→ Collected material:
=-=-=-=-=

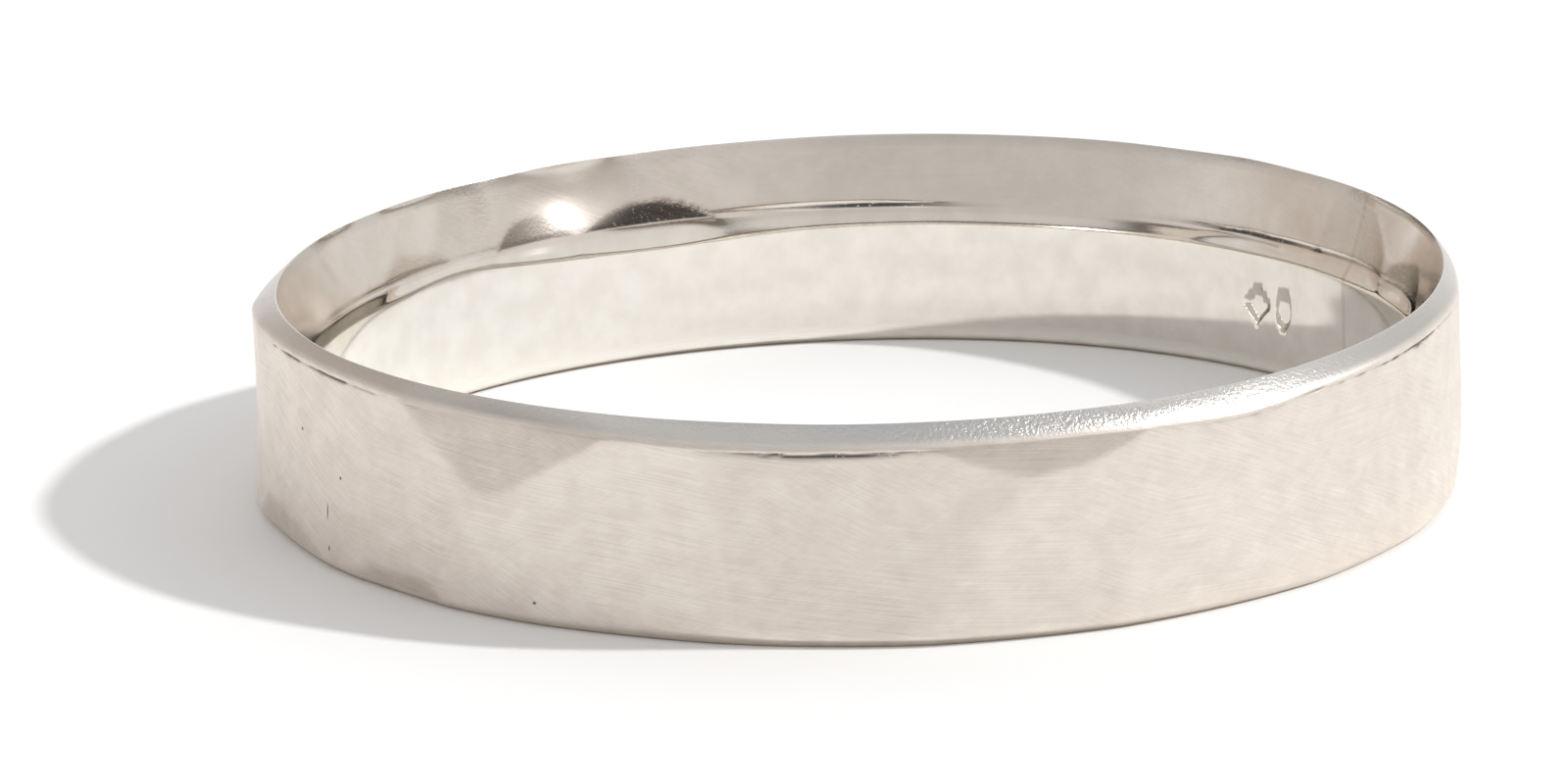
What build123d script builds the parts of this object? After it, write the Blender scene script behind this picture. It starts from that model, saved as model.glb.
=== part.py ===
from build123d import *
from math import atan2, cos, degrees, radians, sin
import os

# A hand-hammered wedding band, US ring size 10, in millimetres. A strip of pale gold alloy is bent
# into a C round a mandrel, and a film of hard solder closes its butt joint. The bore stays round.
# The outer face is hammered all round into small flats, and the upper rim is filed to a knife edge.
# The origin lies on the bore's axis, in the plane of the lower rim. +Z points to the knife edge, and
# azimuths are in degrees about +Z, from +X.

# Driving dimensions
BORE_RADIUS = 9.92
WALL_THICKNESS = 0.92
BAND_HEIGHT = 3.92
KNIFE_EDGE_RADIUS = 10.45
KNIFE_EDGE_HEIGHT = 3.88
OUTER_CHAMFER_HEIGHT = 3.55
BEVEL_FOOT_RADIUS = 10.0
BEVEL_FOOT_HEIGHT = 2.6
BORE_TOP_HEIGHT = 2.3
BORE_LEAD_IN = 0.12
LOWER_CHAMFER = 0.16

# Hammering: the wall swells and thins in three long lobes, and each blow leaves one flat
LOBE_COUNT = 3
LOBE_HEIGHT = 0.17
LOBE_AZIMUTH = 54.0
BLOW_COUNT = 30
BLOW_LEAN = 1.4
BLOW_DEPTH = 0.03
# Broad blows at the front, each as azimuth, height, lean of its outward side above level, and depth
BROAD_BLOWS = [
    (-150.0, 2.4, 3.0, 0.05),
    (-148.0, 0.7, -5.0, 0.07),
    (-133.0, 3.0, 5.0, 0.05),
    (-114.0, 1.7, -1.0, 0.12),
    (-92.0, 1.9, 0.5, 0.05),
    (-77.0, 3.2, 7.0, 0.05),
    (-75.0, 1.2, -1.0, 0.10),
    (-56.0, 1.9, 1.0, 0.12),
    (-33.0, 1.8, -1.0, 0.10),
]

# The butt joint, and two blank punch marks inside the bore beside it
JOINT_AZIMUTH = 28.0
JOINT_WIDTH = 0.12
MARK_HEIGHT = 1.35
MARK_DEPTH = 0.07
LOZENGE_AZIMUTH = 43.0
LOZENGE_SIDE = 0.5
OVAL_AZIMUTH = 39.0
OVAL_RADII = (0.22, 0.36)

OUTER_RADIUS = BORE_RADIUS + WALL_THICKNESS
BLANK_RADIUS = OUTER_RADIUS + 3 * LOBE_HEIGHT
CHAMFER_RUN = OUTER_RADIUS - KNIFE_EDGE_RADIUS
CHAMFER_DROP = KNIFE_EDGE_HEIGHT - OUTER_CHAMFER_HEIGHT
CHAMFER_LEAN = degrees(atan2(CHAMFER_RUN, CHAMFER_DROP))
BEVEL_RUN = KNIFE_EDGE_RADIUS - BEVEL_FOOT_RADIUS
BEVEL_TOP_RADIUS = BEVEL_FOOT_RADIUS + BEVEL_RUN * (BAND_HEIGHT - BEVEL_FOOT_HEIGHT) / (
    KNIFE_EDGE_HEIGHT - BEVEL_FOOT_HEIGHT
)


def wall_radius(azimuth):
    """The outer wall's radius before the blows: round, with long shallow lobes."""
    return OUTER_RADIUS + LOBE_HEIGHT * cos(radians(LOBE_COUNT * (azimuth - LOBE_AZIMUTH)))


def cut_flat(azimuth, radius, height, lean):
    """Takes off what lies outside a plane whose outward side leans up from level."""
    turn = radians(azimuth)
    rise = radians(lean)
    foot = (radius * cos(turn), radius * sin(turn), height)
    outward = (cos(turn) * cos(rise), sin(turn) * cos(rise), sin(rise))
    split(bisect_by=Plane(origin=foot, z_dir=outward), keep=Keep.BOTTOM)


def bore_plane(azimuth):
    """A plane upright in the bore's wall, facing out from the axis."""
    turn = radians(azimuth)
    foot = (BORE_RADIUS * cos(turn), BORE_RADIUS * sin(turn), MARK_HEIGHT)
    return Plane(origin=foot, x_dir=(-sin(turn), cos(turn), 0), z_dir=(cos(turn), sin(turn), 0))


os.makedirs("parts", exist_ok=True)

# The whole ring, before its joint is told apart
with BuildPart() as ring:
    with BuildSketch(Plane.XZ):
        with BuildLine():
            Polyline(
                (BORE_RADIUS + BORE_LEAD_IN, 0),
                (BLANK_RADIUS, 0),
                (BLANK_RADIUS, BAND_HEIGHT),
                (BEVEL_TOP_RADIUS, BAND_HEIGHT),
                (BEVEL_FOOT_RADIUS, BEVEL_FOOT_HEIGHT),
                (BORE_RADIUS, BORE_TOP_HEIGHT),
                (BORE_RADIUS, BORE_LEAD_IN),
            )
            RadiusArc((BORE_RADIUS, BORE_LEAD_IN), (BORE_RADIUS + BORE_LEAD_IN, 0), -BORE_LEAD_IN)
        make_face()
    revolve(axis=Axis.Z)
    for blow in range(BLOW_COUNT):
        blow_azimuth = 360 * blow / BLOW_COUNT
        struck_radius = wall_radius(blow_azimuth) - BLOW_DEPTH * sin(2.4 * blow)
        cut_flat(blow_azimuth, struck_radius, BAND_HEIGHT / 2, BLOW_LEAN * sin(1.7 * blow))
        cut_flat(blow_azimuth, wall_radius(blow_azimuth), OUTER_CHAMFER_HEIGHT, CHAMFER_LEAN)
        cut_flat(blow_azimuth, wall_radius(blow_azimuth) - LOWER_CHAMFER, 0, -45)
    for broad_azimuth, broad_height, broad_lean, broad_depth in BROAD_BLOWS:
        cut_flat(broad_azimuth, wall_radius(broad_azimuth) - broad_depth, broad_height, broad_lean)
    with BuildSketch(bore_plane(LOZENGE_AZIMUTH)):
        Rectangle(LOZENGE_SIDE, LOZENGE_SIDE, rotation=45)
    extrude(amount=MARK_DEPTH, both=True, mode=Mode.SUBTRACT)
    with BuildSketch(bore_plane(OVAL_AZIMUTH)):
        Ellipse(*OVAL_RADII)
    extrude(amount=MARK_DEPTH, both=True, mode=Mode.SUBTRACT)

# The parallel-sided gap between the strip's two ends
with BuildPart() as joint_gap:
    with BuildSketch(Plane.XY.rotated((0, 0, JOINT_AZIMUTH))):
        with Locations((OUTER_RADIUS, 0)):
            Rectangle(4 * WALL_THICKNESS, JOINT_WIDTH)
    extrude(amount=BAND_HEIGHT)

with BuildPart() as band:
    add(ring.part)
    add(joint_gap.part, mode=Mode.SUBTRACT)
band.part.label = "band"
export_step(band.part, "parts/band.step")

with BuildPart() as solder_seam:
    add(ring.part)
    add(joint_gap.part, mode=Mode.INTERSECT)
solder_seam.part.label = "solder_seam"
export_step(solder_seam.part, "parts/solder_seam.step")
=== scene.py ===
import bpy
import numpy as np
from mathutils import Matrix, Vector


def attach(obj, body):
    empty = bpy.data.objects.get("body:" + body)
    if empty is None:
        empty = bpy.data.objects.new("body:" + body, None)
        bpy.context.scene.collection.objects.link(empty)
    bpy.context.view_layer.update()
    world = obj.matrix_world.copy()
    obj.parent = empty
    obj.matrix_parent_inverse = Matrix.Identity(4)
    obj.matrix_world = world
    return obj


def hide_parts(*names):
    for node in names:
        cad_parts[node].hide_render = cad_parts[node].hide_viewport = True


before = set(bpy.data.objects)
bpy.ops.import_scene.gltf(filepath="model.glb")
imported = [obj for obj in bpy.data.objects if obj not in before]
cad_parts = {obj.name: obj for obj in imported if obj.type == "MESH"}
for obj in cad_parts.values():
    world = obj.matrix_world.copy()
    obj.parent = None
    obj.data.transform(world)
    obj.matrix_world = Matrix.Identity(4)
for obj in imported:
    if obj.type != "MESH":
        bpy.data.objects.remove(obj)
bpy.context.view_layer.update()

MM = 0.001

# ---------------------------------------------------------------------------------------------
# Sizes of the ring, in millimetres, as in the design. Bearings are in degrees round the ring from
# its front (-Y) towards its right side (+X).
# ---------------------------------------------------------------------------------------------
BORE_RADIUS = 9.92
OUTER_RADIUS = 10.84
KNIFE_EDGE_HEIGHT = 3.88
KNIFE_EDGE_SET_BACK = 0.39
KNIFE_EDGE_LIFT = 0.02
KNIFE_EDGE_UNEVENNESS = 0.008
OUTER_CHAMFER_HEIGHT = 3.55
CHAMFER_FOOT_UNEVENNESS = 0.010
CHAMFER_BARREL = 0.008
CHAMFER_PEBBLES = 0.004
BEVEL_FOOT_RADIUS = 10.0
BEVEL_FOOT_HEIGHT = 2.6
BEVEL_RIPPLE = 0.010
BORE_TOP_HEIGHT = 2.3
BORE_LEAD_IN = 0.12
LOWER_CHAMFER = 0.16
LOBE_HEIGHT = 0.17
LOBE_BEARING = 24.0
# The knife edge follows this share of the lobes.
EDGE_SHARE_OF_LOBES = 0.45
JOINT_BEARING = 118.0
JOINT_WIDTH = 0.12
CHAMFER_LEAN = np.arctan2(KNIFE_EDGE_HEIGHT - OUTER_CHAMFER_HEIGHT, KNIFE_EDGE_SET_BACK)

MARK_HEIGHT = 1.35
MARK_DEPTH = 0.07
LOZENGE_BEARING = 133.0
LOZENGE_REACH = 0.354
LOZENGE_EDGE = 0.06
OVAL_BEARING = 129.0
OVAL_RADII = (0.22, 0.36)

# The bore's foot flares out by this much, and the flare is gone at this height.
BORE_FLARE = 0.09
BORE_FLARE_HEIGHT = 0.85
# The bore is wavy by this much, below this height.
BORE_WAVE = 0.004
BORE_WAVE_TOP = 2.1

# Columns of the grid along the strip, and the fine steps that place them.
COLUMNS = 1000
FINE_STEPS = 20001
RANDOM_SEED = 11

# How widely neighbouring blows run into each other.
WALL_BLEND = 0.003
BEVEL_BLEND = 0.004

# Blows of the planishing hammer that show at the front. Each is its bearing, its height, how far it
# slopes along the ring and up the wall (rise over run), how much it flattens the curve, its depth,
# and how much painted shade darkens its face, standing in for the darker reflection of the shadowed
# floor or the dim room that its tilt shows.
FRONT_BLOWS = [
    (-84.0, 2.2, 0.00, 0.00, 0.30, 0.070, 0.0),
    (-71.5, 0.35, 0.00, -0.10, 0.50, 0.100, 1.0),
    (-61.0, 2.4, -0.01, -0.01, 0.30, 0.080, 0.0),
    (-53.5, 0.1, 0.00, -0.12, 0.80, 0.110, 1.0),
    (-41.0, 3.0, 0.00, 0.13, 0.30, 0.110, 0.6),
    (-45.0, 0.9, 0.06, 0.05, 0.20, 0.020, 0.3),
    (-24.0, 1.6, 0.00, 0.01, 0.30, 0.080, 0.0),
    (-2.0, 1.9, 0.00, 0.02, 0.20, 0.080, 0.2),
    (12.0, 3.4, 0.00, 0.14, 0.30, 0.080, 0.9),
    (14.0, 1.2, -0.02, -0.02, 0.30, 0.070, 0.1),
    (34.0, 1.8, 0.00, -0.05, 0.30, 0.080, 0.0),
    (56.0, 1.9, 0.02, -0.02, 0.30, 0.070, 0.1),
    (79.0, 1.9, 0.00, -0.02, 0.30, 0.060, 0.0),
    (90.0, 0.0, 0.00, -0.13, 0.30, 0.150, 0.1),
]

# Flats on the inner bevel, told in the same way. A slope up raises the flat's face to the sky. The
# last number is painted shade for the dark reflections on the flats; past a limit it is painted
# near-black.
BEVEL_BLOWS = [
    (127.0, 3.3, 0.00, -0.04, 1.0, 0.030, 0.1),
    (116.5, 3.5, -0.02, -0.08, 1.0, 0.050, 0.6),
    (107.0, 3.2, 0.00, 0.17, 0.8, 0.050, 0.0),
    (103.5, 3.0, 0.00, -0.10, 1.2, 0.045, 1.2),
    (123.0, 2.64, 0.00, -0.16, 1.0, 0.032, 1.7),
    (134.0, 2.60, 0.00, -0.20, 0.5, 0.024, 1.5),
    (203.5, 2.6, 0.00, -0.12, 0.6, 0.055, 1.9),
    (217.5, 2.8, 0.00, -0.13, 1.5, 0.040, 1.35),
    (225.0, 3.6, -0.04, -0.02, 1.0, 0.030, 0.4),
    (234.0, 3.3, 0.02, 0.06, 1.0, 0.040, 0.0),
    (235.0, 2.6, 0.00, -0.06, 0.6, 0.040, 0.5),
    (248.0, 3.2, 0.02, 0.05, 1.0, 0.030, 0.0),
]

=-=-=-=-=

Lines from the beginning of the data above through the line containing "# azimuths are in degrees about +Z, from +X." are to be returned exactly, and no others.

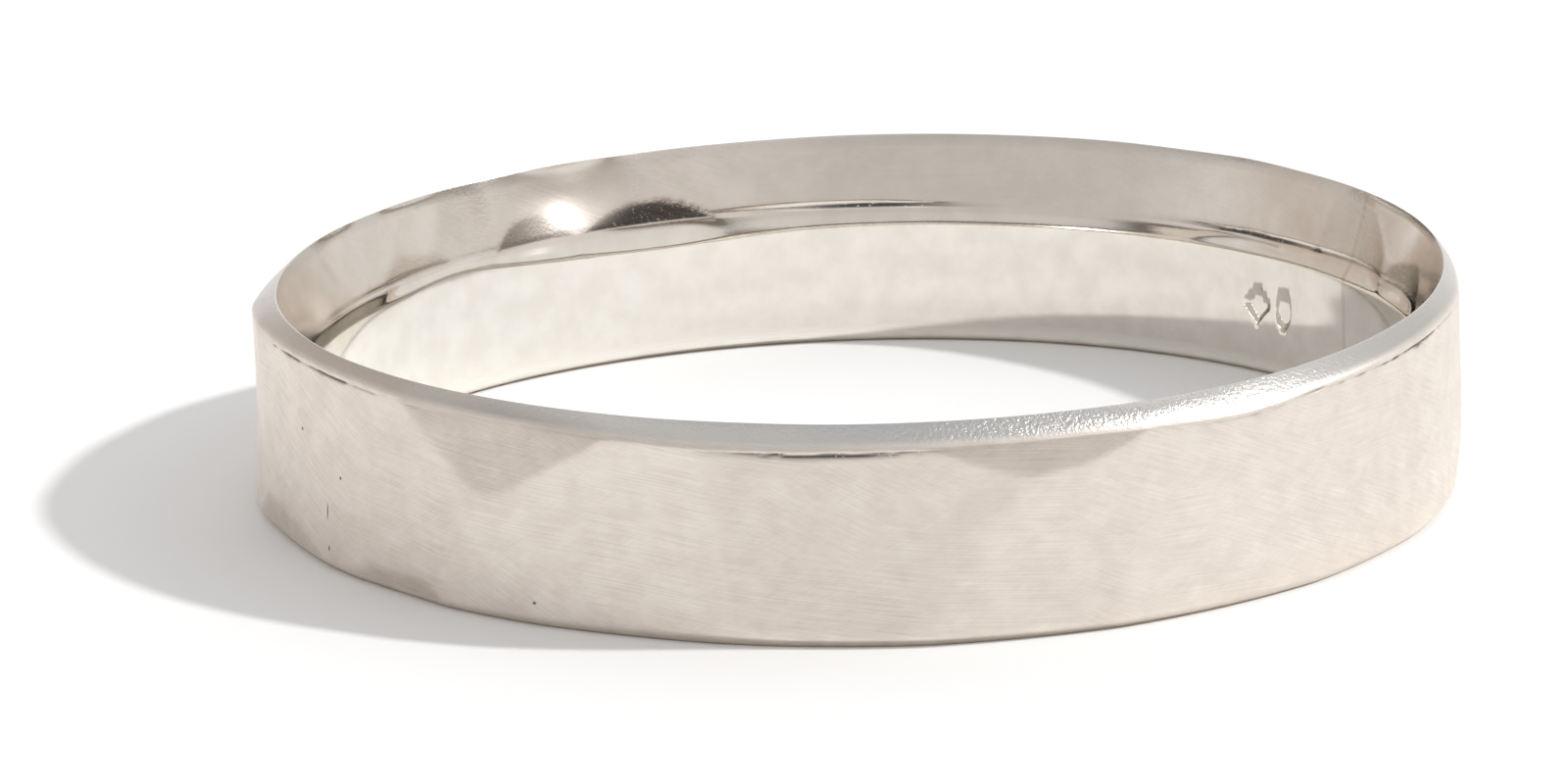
What build123d script builds the parts of this object? After it, write the Blender scene script behind this picture. It starts from that model, saved as model.glb.
=== part.py ===
from build123d import *
from math import atan2, cos, degrees, radians, sin
import os

# A hand-hammered wedding band, US ring size 10, in millimetres. A strip of pale gold alloy is bent
# into a C round a mandrel, and a film of hard solder closes its butt joint. The bore stays round.
# The outer face is hammered all round into small flats, and the upper rim is filed to a knife edge.
# The origin lies on the bore's axis, in the plane of the lower rim. +Z points to the knife edge, and
# azimuths are in degrees about +Z, from +X.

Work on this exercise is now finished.